Implications of the review for practice are the following. First, as high-quality CRT increased by more than fourfold, the DOR to predict mortality further efforts to standardize the measurement technique in clinical practice is warranted. This may also be the key to explain the discrepancy on reproducibility on previous studies. Second, the meta-analysis supports a statistically significant link between abnormal CRT and a poor outcome. As CRT is recognized for its ability to reflect skin blood flow [43], and considering that isolated cutaneous hypoperfusion, as seen during mild cold exposure, generally does not result in systemic consequences such as death or adverse events, the notable association between the outcome and CRT suggests that prolonged CRT may signal compromised tissue perfusion. Consequently, CRT can be considered as a warning signal of tissue hypoperfusion in patient at risk or confirmed acute circulatory failure in clinical practice.

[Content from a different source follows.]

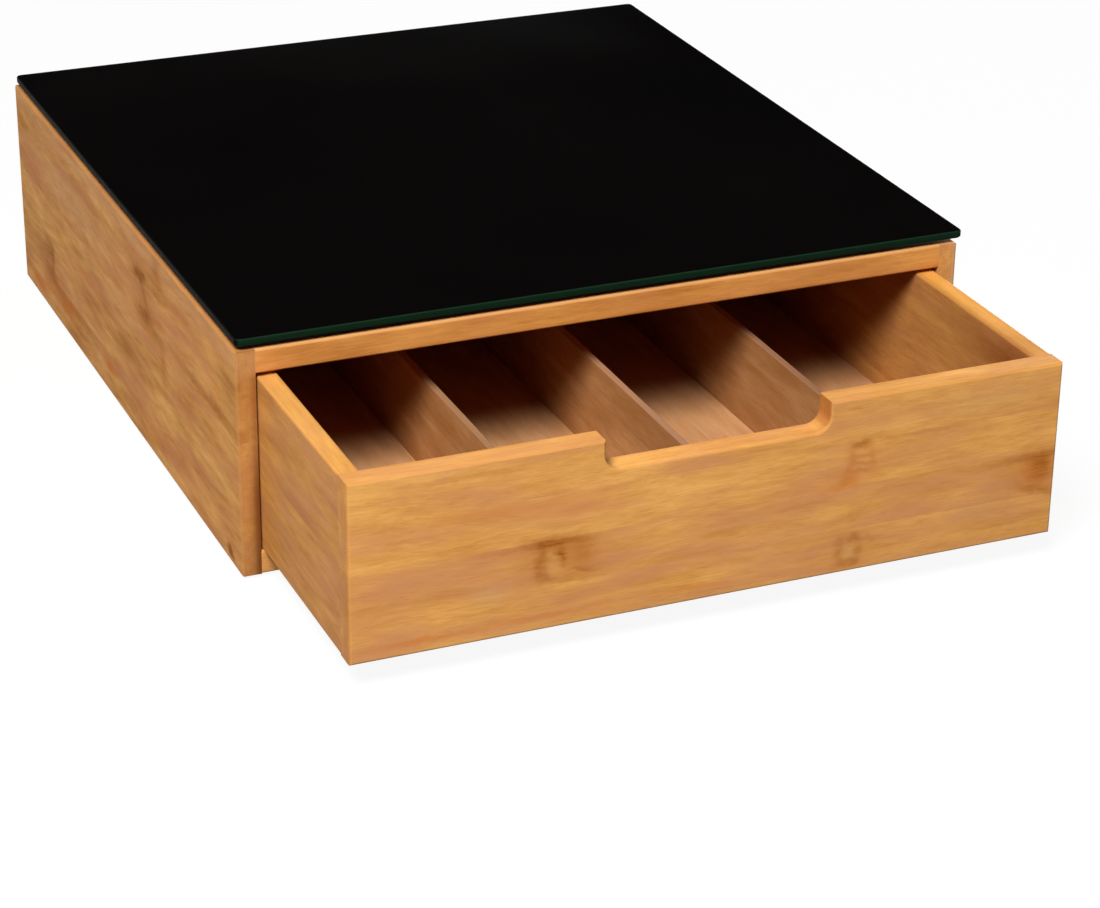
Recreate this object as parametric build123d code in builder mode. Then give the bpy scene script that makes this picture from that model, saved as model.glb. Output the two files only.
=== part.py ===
from build123d import *
import os

# Coffee capsule drawer: a bamboo cabinet under a black-backed glass top, with one divided drawer.
# Millimetres. X runs to the right seen from the front, Y to the back and Z up.
# The drawer is drawn pulled out by drawer_pull.
# The origin is on the surface that the feet stand on, on the cabinet's middle plane,
# halfway between the front of the pulled-out drawer and the cabinet's back.

# Cabinet boards
cabinet_width = 310.0
cabinet_depth = 335.0
cabinet_height = 95.0
side_thickness = 8.0
top_thickness = 10.0
bottom_thickness = 10.0
back_thickness = 8.0
arris_radius = 1.0

# Feet under the bottom panel
foot_radius = 6.0
foot_height = 1.5
foot_inset = 16.0
foot_bevel = 0.3

# Glass top, the black layer under it and the pads that carry it
glass_thickness = 3.0
glass_corner_radius = 2.5
glass_edge_bevel = 0.4
glass_left_inset = 0.5
glass_right_overhang = 2.5
glass_rear_inset = 1.0
backing_thickness = 0.2
backing_margin = 0.6
pad_radius = 5.0
pad_height = 1.8
pad_edge_radius = 0.4
pad_inset = 24.0
pad_columns = 2
pad_rows = 3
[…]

In conclusion, this meta-analysis showed that overall the CRT poorly predicted death or adverse events in patients at risk or established acute circulatory failure. As any single variable approach the prognostic value remains low but is comparable to lactate levels. Its accuracy is greater when high-quality CRT measurement is performed, and thus, efforts should be focused on standardizing the technique in clinical practice.